Bell,  in his book, apparently confesses  that from time to time he knuckled under to these widely understood limits on his work. He said something else that rang a bell with me: in his experience as a BBC reporter he was free, within the afore-mentioned limits, to write what he wished, whereas Americans covering the same event for the powerful private networks, were under ludicrous demands to submit their scripts in advance to headquarters so that they could be vetted or suitability. In essence, they were hog-tied. In a similar fashion I can tell the story of being told by a reporter in London for The Toronto Star that if she didn’t receive four telegrams of instruction or suggestion from her head office every day, she began to get worried. In contrast, I received two telegrams in eight years, and one of them was an apology for underpaying my monthly expenses claim by $5 or so. (The second, incidentally, was a request for me to write a piece on British licensing laws. I wrote the piece, posted it off, and it never appeared. I eventually inquired what happened to it, and was told, sorry, it seems we lost it. Could you possibly send it again? I did so, and it duly appeared: a very good piece, too, if I may say so as shouldn’t.)
Bell has apparently written that it has never been tougher to be a journalist than in the present time. To cover Syria, or Afghanistan, for example, one must run the gauntlet of possible kidnap, arrest, or even death, something that no story is really worth. Myself, I have long since realized I could never have functioned effectively in modern conditions.  For one thing, I always tried to keep my head office at arm’s length, if possible. For example, when I went to Cyprus to cover the arrival of Canadian troops representing the UN in the early sixties, I was a bit behind the journalistic crowd, so it wasn’t so easy to get a suitable hotel room: thus, I managed to keep my address away from my bosses for as long as possible.  Eventually I hired a small car, and when all the hot-shot reporters were rushing around to cover one or other of the frequent outbreaks of hostilities, I drove around the island talking to people on both the Greek and Turkish sides in an effort to understand what the hell was going on. (I found that they were practically indistinguishable to the naked eye, and all seemed to be extremely amiable, except when one got on to the subject of Greeks with the Turks, or vice-versa.)
Nowadays, with the development of electronic gadgets, it is possible for the busybody at the desk back on the other side of the Atlantic to actually see his reporter standing out there in the field, and even to scan around him, spot a group of people standing thirty yards away in the corner of the frame, and order the reporter to go over and interview  them.  (This immoral desk man had obviously never read Robert Benchley’s immortal observation that if you looked at a shot of some world-changing event, whether the assassination of the Archduke in Sarajevo, or of Hitler with his generals in Berlin, there is always some idiot on the edge of the frame who is looking the other way, and missing it all.)
My method had always been that I wandered around, whether in a foreign field or in an impoverished native community in Canada, or wandering through a Swedish new town, clutching a notebook and a pen, and that was it,  until I was ready to turn in my copy by hand to my immediate boss.  That was a very different way of working that probably would no longer be considered adequate.
Over the years, from 1945 when I touched my first pay-check, until about 1994, when they stopped paying me, I worked for both privately- owned media like the eight newspapers for which I toiled,  and publicly- owned outfits like the CBC and the National Film Board.
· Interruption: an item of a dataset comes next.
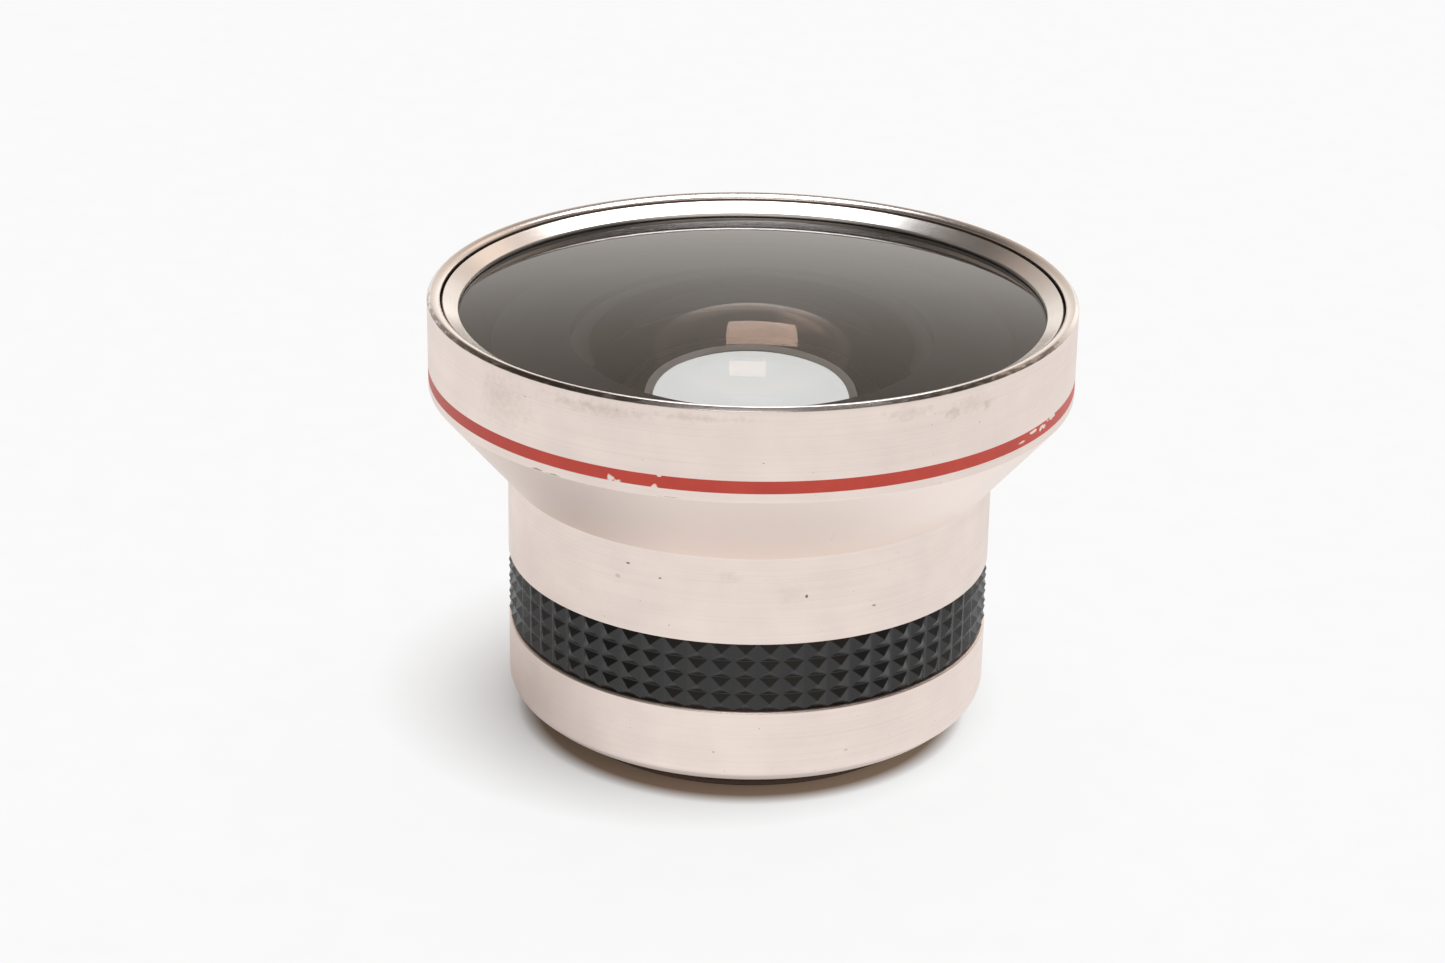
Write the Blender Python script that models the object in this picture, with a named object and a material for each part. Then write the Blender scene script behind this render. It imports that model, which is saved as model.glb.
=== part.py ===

And I have to confess I never felt the publicly-owned media weighed more heavily on me in terms of limiting my freedom of expression than did the privately-owned media. Thus I have never really subscribed to the idea that a privately-owned press is the cornerstone of democracy.  That ranks along with my equally significant discovery that, however much influence the newspapers or aural or visual stations might wield in society, and it is considerable, the idea of one super-informed journalist who wields influence is more or less a myth. When I quit The Montreal Star after fourteen years, as a roving reporter, I was told by various readers that they would regret my loss. I never believed it, and in fact, they were damned glad to get rid of me.
Ah, well, as I keep repeating these days, Wot the hell, wot the hell, toujours gai, toujours gai.